ValueError: Children of HybridBlock must also be HybridBlock, but PSP_Pooling(
  (convs): HybridSequential(
    (0): Conv2DNormed(
      (conv2d): Conv2D(None -> 8, kernel_size=(3, 3), stride=(1, 1), padding=(1, 1), bias=False)
      (norm_layer): BatchNorm(axis=1, eps=1e-05, momentum=0.9, fix_gamma=False, use_global_stats=False, in_channels=None)
    )
    (1): Conv2DNormed(
      (conv2d): Conv2D(None -> 8, kernel_size=(3, 3), stride=(1, 1), padding=(1, 1), bias=False)
      (norm_layer): BatchNorm(axis=1, eps=1e-05, momentum=0.9, fix_gamma=False, use_global_stats=False, in_channels=None)
    )
    (2): Conv2DNormed(
      (conv2d): Conv2D(None -> 8, kernel_size=(3, 3), stride=(1, 1), padding=(1, 1), bias=False)
      (norm_layer): BatchNorm(axis=1, eps=1e-05, momentum=0.9, fix_gamma=False, use_global_stats=False, in_channels=None)
    )
    (3): Conv2DNormed(
      (conv2d): Conv2D(None -> 8, kernel_size=(3, 3), stride=(1, 1), padding=(1, 1), bias=False)
      (norm_layer): BatchNorm(axis=1, eps=1e-05, momentum=0.9, fix_gamma=False, use_global_stats=False, in_channels=None)
    )
  )
  (conv_norm_final): Conv2DNormed(
    (conv2d): Conv2D(None -> 32, kernel_size=(1, 1), stride=(1, 1), bias=False)
    (norm_layer): BatchNorm(axis=1, eps=1e-05, momentum=0.9, fix_gamma=False, use_global_stats=False, in_channels=None)
  )
) has type <class '__main__.PSP_Pooling'>. If you are using Sequential, please try HybridSequential instead

but this works:

class CustomNet (Block):
    
    def __init__(self,nfilters,**kwards):
        Block.__init__(self,**kwards)
        
        
        
        with self.name_scope():
            
            self.conv1 = Conv2DNormed(nfilters,kernel_size=3,padding=1)
            self.psp = PSP_Pooling(nfilters)
            
    def forward(self,x):
        
        out1 = self.conv1(x)
        out1 = nd.relu(out1)
        out1 = self.psp(out1)
        
        
        # Simple addition
        out1 = out1+x
        
        
        return out1

Any ideas if I can make it to work for my case?
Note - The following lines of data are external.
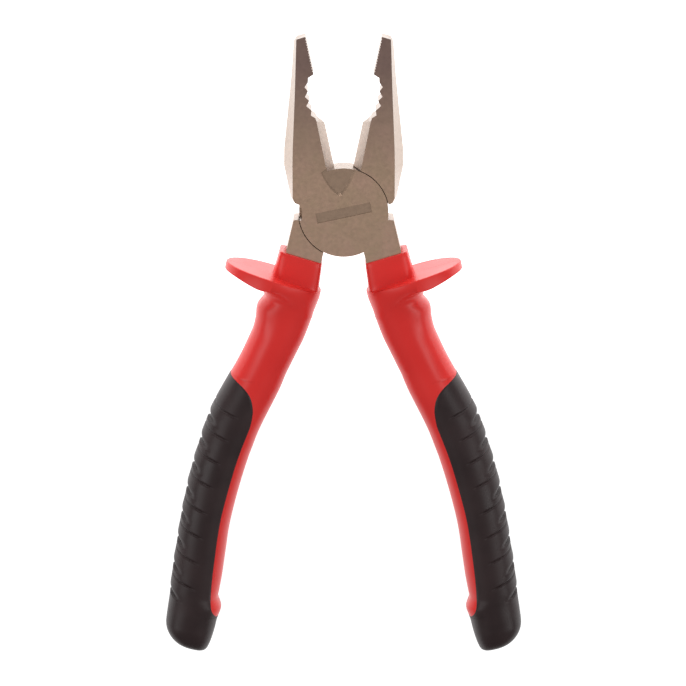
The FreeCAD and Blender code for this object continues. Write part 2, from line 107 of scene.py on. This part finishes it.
# Line on the front where the soft grip meets the hard sleeve: height, distance from closing line.
GRIP_EDGE = [
    (-57.3, 23.6),
    (-58.4, 21.1),
    (-59.5, 19.0),
    (-60.9, 17.2),
    (-62.6, 15.8),
    (-64.9, 14.8),
    (-67.1, 14.3),
    (-71.2, 14.2),
    (-74.6, 14.7),
    (-79.5, 15.5),
    (-84.4, 16.1),
    (-89.4, 16.5),
    (-95.9, 16.9),
    (-102.0, 17.1),
    (-108.0, 16.9),
    (-115.0, 16.4),
    (-122.0, 15.8),
    (-127.5, 15.1),
    (-130.5, 14.5),
    (-132.6, 13.6),
    (-134.2, 12.2),
    (-135.0, 11.0),
]

# Ribs of the soft grip: height of the thin groove that starts each, and of the notch that ends it.
RIBS = [
    (-66.5, -72.0),
    (-74.2, -79.9),
    (-81.9, -88.0),
    (-89.9, -96.2),
    (-98.4, -104.4),
    (-106.5, -112.6),
    (-114.8, -121.1),
    (-123.2, -129.4),
]
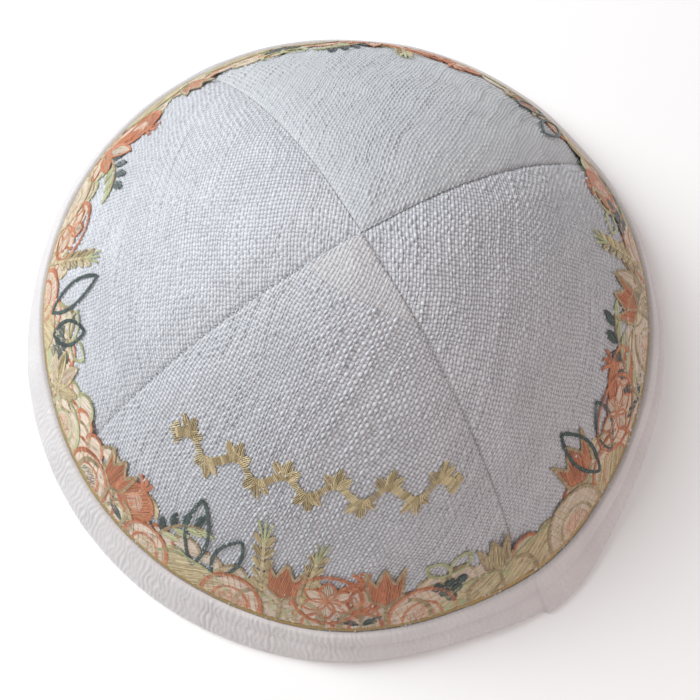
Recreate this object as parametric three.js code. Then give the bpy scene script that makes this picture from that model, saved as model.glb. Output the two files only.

Thank you very much for all the help.


#8

Every child block of a HybridBlock must also be a HybridBlock. You have to split this block into three sub blocks: one before PSP, one PSP, and one after PSP. You can, of course, chain these in a sequential block. First HybridBlock would perform conv1 and relu and return both out1 and x. Second Block would take x and out1, perform psp, and return out1 and x. Last HybridBlock would take out1 and x and add them up.